■ **Description of the task**
Identify all lines in the listing that include the word "handed", and copy them out.

JSON records of objects
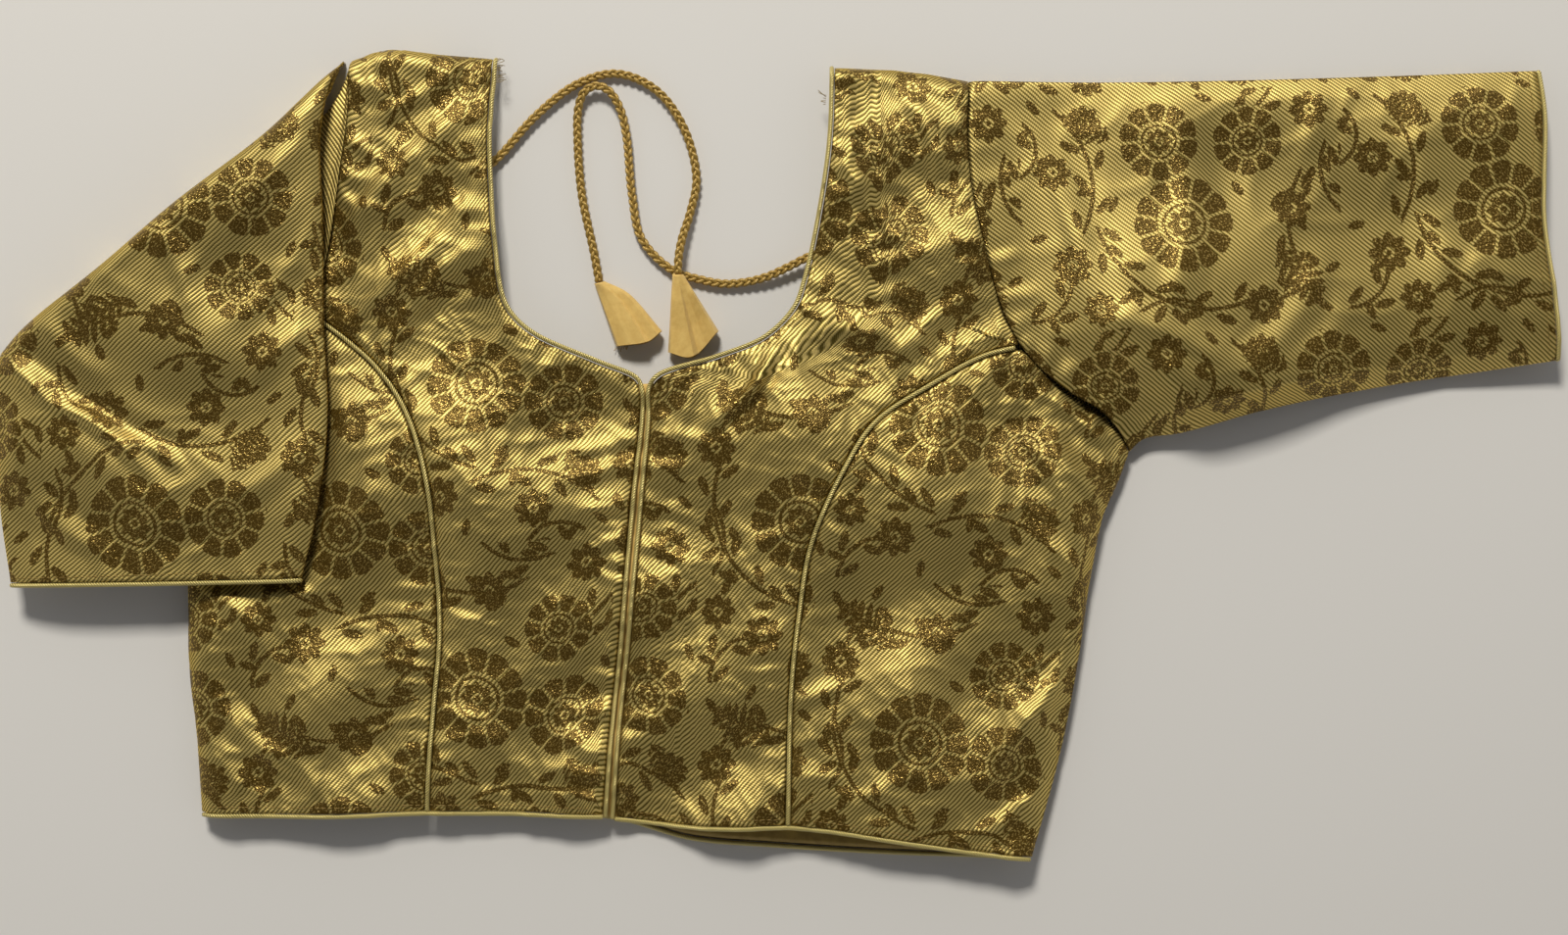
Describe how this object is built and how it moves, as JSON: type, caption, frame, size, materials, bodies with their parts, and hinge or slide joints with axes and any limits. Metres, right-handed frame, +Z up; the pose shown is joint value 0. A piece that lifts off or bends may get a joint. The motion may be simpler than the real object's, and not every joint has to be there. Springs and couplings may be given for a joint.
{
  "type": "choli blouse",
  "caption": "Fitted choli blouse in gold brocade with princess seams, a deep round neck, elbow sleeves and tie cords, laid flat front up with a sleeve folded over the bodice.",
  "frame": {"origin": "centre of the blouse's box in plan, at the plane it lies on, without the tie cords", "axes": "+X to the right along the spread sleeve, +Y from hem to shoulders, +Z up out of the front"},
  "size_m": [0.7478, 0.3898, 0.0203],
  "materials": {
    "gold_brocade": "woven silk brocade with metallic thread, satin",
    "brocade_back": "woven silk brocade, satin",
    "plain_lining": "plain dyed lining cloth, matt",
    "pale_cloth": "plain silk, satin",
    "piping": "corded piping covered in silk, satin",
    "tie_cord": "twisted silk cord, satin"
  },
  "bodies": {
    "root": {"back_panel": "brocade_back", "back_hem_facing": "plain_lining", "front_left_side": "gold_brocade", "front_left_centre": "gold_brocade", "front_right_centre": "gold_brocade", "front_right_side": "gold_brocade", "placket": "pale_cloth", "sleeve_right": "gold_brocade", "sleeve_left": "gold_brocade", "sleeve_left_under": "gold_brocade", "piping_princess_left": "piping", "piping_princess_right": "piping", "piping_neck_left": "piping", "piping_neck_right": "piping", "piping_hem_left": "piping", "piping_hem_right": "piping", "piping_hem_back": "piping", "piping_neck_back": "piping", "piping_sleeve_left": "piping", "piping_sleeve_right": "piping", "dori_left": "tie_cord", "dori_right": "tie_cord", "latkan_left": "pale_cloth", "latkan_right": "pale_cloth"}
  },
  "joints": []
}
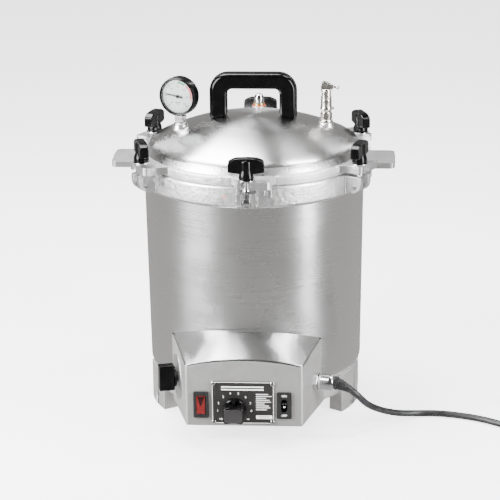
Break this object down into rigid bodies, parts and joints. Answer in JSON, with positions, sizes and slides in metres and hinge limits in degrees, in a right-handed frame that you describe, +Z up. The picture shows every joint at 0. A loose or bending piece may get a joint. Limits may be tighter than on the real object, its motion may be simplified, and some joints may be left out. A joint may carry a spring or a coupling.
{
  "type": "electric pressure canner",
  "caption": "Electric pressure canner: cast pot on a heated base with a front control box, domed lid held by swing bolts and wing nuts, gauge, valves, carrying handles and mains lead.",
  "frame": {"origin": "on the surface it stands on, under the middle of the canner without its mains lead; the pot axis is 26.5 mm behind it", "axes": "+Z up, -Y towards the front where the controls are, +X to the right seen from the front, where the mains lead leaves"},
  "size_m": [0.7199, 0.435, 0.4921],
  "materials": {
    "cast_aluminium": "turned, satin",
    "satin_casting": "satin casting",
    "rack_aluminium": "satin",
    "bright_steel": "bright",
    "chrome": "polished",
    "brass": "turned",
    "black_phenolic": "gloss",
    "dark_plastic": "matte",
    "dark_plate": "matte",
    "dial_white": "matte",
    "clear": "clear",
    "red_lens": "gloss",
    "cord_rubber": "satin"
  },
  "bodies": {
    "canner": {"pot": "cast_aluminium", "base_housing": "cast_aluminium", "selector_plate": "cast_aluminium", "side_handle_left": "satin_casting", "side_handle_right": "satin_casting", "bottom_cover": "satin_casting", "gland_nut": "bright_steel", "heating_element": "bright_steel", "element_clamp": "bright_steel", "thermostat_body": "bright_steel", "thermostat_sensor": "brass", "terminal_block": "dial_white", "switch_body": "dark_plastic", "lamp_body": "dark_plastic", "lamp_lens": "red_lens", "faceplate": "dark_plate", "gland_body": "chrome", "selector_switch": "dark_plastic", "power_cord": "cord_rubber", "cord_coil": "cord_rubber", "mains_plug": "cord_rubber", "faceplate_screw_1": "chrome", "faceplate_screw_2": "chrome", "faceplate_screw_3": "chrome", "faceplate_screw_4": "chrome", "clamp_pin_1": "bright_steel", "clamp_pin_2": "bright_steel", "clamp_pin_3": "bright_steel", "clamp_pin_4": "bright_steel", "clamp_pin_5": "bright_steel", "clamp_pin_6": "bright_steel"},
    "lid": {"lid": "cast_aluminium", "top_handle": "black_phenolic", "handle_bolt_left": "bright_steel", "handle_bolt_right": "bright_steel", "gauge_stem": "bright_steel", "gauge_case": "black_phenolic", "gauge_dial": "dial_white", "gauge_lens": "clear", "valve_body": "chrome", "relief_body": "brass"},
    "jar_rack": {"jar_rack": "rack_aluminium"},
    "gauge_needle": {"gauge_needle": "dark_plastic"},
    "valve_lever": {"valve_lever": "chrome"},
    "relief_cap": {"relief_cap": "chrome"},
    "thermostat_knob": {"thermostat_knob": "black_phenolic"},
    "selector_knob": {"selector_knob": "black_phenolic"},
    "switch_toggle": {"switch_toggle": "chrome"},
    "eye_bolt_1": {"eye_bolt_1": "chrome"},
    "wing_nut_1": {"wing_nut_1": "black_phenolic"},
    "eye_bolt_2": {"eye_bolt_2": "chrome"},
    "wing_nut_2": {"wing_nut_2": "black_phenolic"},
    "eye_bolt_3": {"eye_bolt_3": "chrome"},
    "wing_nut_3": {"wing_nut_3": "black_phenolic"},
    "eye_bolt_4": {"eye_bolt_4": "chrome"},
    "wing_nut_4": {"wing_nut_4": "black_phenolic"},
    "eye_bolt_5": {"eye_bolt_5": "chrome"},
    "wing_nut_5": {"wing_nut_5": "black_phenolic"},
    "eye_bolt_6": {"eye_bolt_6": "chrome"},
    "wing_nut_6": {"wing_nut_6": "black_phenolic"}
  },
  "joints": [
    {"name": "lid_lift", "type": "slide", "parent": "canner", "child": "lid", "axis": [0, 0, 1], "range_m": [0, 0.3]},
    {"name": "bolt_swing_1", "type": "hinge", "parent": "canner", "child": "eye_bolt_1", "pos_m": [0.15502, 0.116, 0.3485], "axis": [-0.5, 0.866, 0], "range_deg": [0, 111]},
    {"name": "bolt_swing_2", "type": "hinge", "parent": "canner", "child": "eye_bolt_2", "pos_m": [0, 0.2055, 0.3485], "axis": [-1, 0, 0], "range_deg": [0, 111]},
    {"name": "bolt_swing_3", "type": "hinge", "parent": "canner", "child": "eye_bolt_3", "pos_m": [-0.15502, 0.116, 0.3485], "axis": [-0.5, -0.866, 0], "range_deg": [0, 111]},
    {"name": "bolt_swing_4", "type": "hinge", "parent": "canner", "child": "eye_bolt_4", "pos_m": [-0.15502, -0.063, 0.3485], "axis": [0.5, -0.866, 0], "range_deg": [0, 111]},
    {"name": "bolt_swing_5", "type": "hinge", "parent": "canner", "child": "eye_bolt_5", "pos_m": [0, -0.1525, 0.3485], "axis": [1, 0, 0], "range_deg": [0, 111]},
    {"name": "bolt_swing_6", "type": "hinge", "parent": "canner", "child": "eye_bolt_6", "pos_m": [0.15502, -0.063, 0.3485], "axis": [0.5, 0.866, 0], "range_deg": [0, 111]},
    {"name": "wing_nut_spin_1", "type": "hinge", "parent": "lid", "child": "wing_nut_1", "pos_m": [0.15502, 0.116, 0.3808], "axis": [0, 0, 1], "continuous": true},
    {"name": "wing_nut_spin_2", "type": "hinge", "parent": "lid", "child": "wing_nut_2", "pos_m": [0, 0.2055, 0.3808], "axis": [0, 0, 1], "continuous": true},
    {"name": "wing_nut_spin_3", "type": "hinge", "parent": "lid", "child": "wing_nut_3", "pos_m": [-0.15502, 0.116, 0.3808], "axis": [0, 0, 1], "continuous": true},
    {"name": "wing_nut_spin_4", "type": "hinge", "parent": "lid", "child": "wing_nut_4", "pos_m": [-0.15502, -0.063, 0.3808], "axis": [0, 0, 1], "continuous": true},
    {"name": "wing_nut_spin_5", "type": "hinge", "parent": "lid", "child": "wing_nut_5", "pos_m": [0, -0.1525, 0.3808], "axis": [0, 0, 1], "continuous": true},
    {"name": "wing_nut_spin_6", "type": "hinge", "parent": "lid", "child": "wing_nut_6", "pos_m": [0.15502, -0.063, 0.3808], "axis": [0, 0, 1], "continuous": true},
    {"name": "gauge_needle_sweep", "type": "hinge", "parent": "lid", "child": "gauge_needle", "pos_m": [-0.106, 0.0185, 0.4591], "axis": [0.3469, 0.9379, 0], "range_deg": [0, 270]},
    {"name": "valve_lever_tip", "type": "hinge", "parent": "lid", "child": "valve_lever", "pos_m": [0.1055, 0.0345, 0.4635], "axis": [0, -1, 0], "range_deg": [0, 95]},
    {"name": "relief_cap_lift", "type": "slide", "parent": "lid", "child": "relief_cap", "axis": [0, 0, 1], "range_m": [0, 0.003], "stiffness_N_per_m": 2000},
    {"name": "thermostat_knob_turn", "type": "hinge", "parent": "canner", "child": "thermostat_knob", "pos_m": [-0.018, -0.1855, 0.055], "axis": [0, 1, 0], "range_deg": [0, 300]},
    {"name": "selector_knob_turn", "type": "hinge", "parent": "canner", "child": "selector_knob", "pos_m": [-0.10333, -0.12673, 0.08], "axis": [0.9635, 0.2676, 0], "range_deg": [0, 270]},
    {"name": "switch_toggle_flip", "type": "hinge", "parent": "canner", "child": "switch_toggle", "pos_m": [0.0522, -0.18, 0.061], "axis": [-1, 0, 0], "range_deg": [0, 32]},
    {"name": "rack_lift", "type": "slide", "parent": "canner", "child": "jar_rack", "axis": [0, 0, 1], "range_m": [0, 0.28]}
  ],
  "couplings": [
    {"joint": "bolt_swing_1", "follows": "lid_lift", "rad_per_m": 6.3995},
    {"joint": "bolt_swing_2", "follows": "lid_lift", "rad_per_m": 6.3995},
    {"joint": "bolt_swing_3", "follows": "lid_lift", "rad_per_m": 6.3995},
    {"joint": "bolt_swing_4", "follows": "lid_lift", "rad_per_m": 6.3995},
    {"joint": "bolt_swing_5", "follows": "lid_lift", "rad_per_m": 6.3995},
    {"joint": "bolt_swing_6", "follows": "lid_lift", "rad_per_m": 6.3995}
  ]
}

■ **Response below**
Describe how this object is built and how it moves, as JSON: type, caption, frame, size, materials, bodies with their parts, and hinge or slide joints with axes and any limits. Metres, right-handed frame, +Z up; the pose shown is joint value 0. A piece that lifts off or bends may get a joint. The motion may be simpler than the real object's, and not every joint has to be there. Springs and couplings may be given for a joint.
Break this object down into rigid bodies, parts and joints. Answer in JSON, with positions, sizes and slides in metres and hinge limits in degrees, in a right-handed frame that you describe, +Z up. The picture shows every joint at 0. A loose or bending piece may get a joint. Limits may be tighter than on the real object, its motion may be simplified, and some joints may be left out. A joint may carry a spring or a coupling.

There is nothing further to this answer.